## Task instructions:
Go through the entries below and collect each line with the string "caption" in it.

## Provided entries:
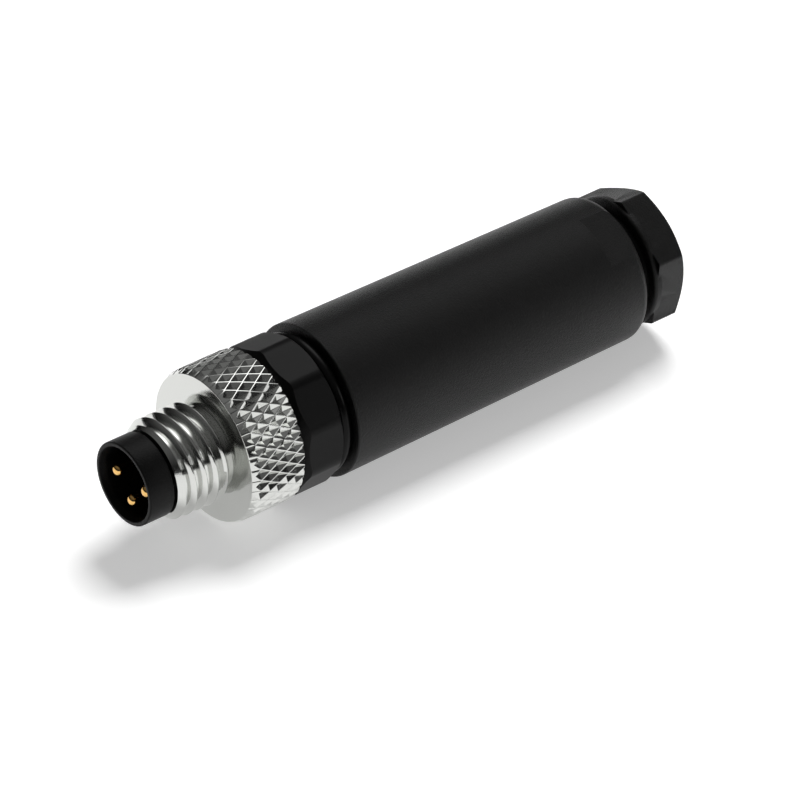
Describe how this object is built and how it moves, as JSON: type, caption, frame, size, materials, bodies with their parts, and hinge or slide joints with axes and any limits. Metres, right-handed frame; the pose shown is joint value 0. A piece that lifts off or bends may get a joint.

==

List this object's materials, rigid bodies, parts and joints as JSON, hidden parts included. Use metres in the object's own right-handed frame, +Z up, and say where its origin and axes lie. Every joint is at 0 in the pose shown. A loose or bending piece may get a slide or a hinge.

...

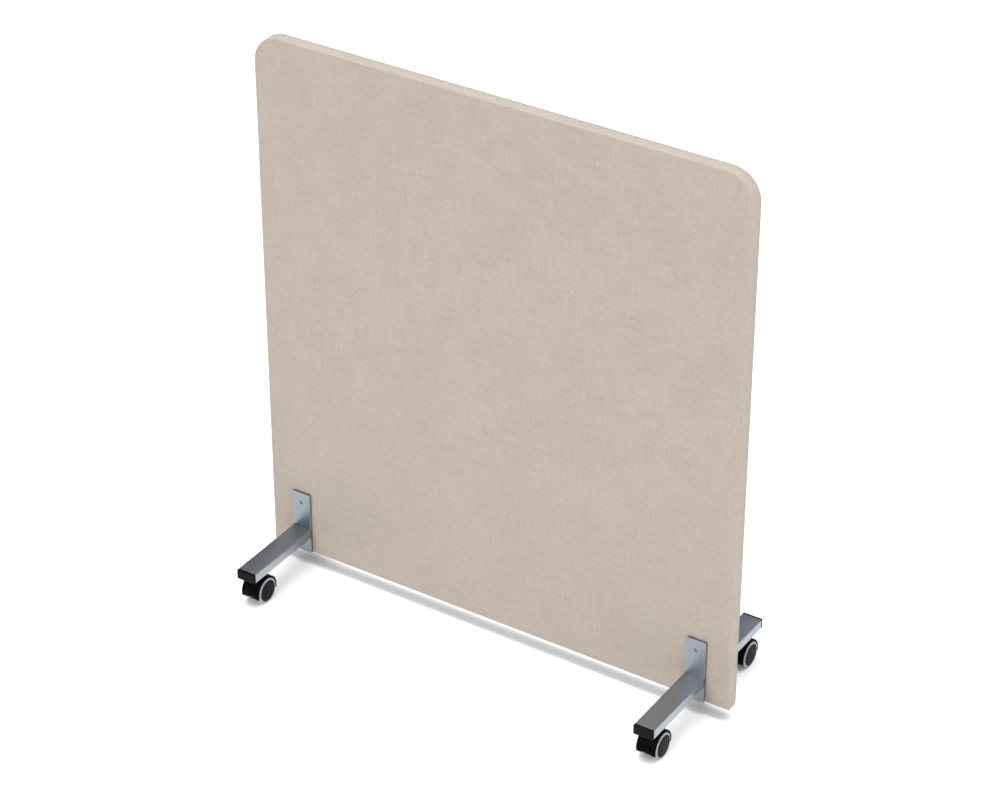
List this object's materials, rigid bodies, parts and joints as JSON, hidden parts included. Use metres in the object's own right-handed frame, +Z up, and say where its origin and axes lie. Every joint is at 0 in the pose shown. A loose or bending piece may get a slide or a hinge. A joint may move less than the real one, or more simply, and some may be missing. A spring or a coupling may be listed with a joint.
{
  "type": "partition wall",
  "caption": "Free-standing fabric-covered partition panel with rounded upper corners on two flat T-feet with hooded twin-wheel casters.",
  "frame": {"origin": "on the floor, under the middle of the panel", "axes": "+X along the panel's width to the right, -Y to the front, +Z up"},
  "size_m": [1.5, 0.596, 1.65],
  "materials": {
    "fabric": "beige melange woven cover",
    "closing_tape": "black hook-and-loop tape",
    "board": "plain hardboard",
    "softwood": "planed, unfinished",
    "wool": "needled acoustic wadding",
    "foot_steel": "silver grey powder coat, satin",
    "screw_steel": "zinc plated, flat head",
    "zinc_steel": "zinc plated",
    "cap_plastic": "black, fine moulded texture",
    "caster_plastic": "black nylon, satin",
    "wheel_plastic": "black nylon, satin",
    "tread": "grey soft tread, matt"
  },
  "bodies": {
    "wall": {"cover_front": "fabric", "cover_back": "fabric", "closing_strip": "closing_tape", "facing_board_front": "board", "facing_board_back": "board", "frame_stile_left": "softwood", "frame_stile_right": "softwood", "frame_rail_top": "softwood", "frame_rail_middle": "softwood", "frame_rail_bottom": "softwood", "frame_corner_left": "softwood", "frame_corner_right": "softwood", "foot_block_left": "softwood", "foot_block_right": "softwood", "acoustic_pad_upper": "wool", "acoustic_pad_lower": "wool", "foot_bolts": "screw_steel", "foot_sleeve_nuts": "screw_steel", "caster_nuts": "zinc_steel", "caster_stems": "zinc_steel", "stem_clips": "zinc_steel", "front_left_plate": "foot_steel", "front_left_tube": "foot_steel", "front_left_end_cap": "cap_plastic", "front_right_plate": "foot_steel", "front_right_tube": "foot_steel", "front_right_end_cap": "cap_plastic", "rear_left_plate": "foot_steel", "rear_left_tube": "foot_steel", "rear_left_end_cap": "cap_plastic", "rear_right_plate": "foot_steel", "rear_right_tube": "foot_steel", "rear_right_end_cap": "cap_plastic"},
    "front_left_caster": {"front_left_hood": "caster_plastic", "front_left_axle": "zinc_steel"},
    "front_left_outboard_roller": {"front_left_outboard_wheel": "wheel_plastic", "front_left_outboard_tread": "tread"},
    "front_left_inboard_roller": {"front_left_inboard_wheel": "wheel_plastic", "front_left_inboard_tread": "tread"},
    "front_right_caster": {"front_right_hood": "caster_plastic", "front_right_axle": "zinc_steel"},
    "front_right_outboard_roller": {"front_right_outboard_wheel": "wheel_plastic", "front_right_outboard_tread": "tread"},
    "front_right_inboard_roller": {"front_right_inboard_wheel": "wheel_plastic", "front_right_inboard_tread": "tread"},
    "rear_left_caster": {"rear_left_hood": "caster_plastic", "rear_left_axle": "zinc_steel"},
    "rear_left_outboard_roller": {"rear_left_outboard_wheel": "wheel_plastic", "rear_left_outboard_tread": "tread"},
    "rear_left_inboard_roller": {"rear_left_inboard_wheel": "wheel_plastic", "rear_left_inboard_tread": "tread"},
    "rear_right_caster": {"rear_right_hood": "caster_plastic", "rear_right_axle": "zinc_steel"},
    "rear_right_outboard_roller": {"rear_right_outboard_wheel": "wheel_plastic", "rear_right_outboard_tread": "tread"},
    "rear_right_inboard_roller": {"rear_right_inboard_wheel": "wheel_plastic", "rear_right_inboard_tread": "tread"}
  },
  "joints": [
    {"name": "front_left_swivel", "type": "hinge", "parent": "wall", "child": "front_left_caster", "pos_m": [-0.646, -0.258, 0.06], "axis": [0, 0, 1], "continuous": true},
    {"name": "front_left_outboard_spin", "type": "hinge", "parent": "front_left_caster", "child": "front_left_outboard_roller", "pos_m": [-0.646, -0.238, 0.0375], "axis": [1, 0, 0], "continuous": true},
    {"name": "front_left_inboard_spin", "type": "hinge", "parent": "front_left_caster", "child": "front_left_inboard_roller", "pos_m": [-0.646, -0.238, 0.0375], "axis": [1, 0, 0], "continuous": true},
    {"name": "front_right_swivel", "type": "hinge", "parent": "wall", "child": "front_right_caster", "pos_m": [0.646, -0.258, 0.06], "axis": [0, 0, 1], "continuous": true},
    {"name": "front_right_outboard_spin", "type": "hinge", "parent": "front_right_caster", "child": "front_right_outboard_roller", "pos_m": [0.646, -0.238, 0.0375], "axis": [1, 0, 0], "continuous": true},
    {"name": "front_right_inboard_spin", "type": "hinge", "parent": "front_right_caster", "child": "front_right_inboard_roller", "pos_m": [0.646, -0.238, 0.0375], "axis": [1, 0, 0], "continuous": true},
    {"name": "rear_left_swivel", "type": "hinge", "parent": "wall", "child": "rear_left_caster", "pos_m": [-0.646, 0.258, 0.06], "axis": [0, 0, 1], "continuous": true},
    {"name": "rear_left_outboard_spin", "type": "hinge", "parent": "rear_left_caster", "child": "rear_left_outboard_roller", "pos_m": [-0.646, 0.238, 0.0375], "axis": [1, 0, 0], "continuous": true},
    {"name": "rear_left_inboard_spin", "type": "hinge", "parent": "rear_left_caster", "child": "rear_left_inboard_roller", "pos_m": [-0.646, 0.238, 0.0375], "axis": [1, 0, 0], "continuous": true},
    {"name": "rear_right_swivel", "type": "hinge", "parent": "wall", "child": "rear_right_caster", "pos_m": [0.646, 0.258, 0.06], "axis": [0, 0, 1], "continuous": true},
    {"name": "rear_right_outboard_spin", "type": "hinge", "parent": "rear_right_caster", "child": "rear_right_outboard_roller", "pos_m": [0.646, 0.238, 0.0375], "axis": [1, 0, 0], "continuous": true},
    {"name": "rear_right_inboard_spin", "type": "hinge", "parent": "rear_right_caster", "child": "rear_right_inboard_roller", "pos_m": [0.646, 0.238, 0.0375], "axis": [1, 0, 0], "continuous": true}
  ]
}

## Task solution:
Describe how this object is built and how it moves, as JSON: type, caption, frame, size, materials, bodies with their parts, and hinge or slide joints with axes and any limits. Metres, right-handed frame; the pose shown is joint value 0. A piece that lifts off or bends may get a joint.
  "caption": "Free-standing fabric-covered partition panel with rounded upper corners on two flat T-feet with hooded twin-wheel casters.",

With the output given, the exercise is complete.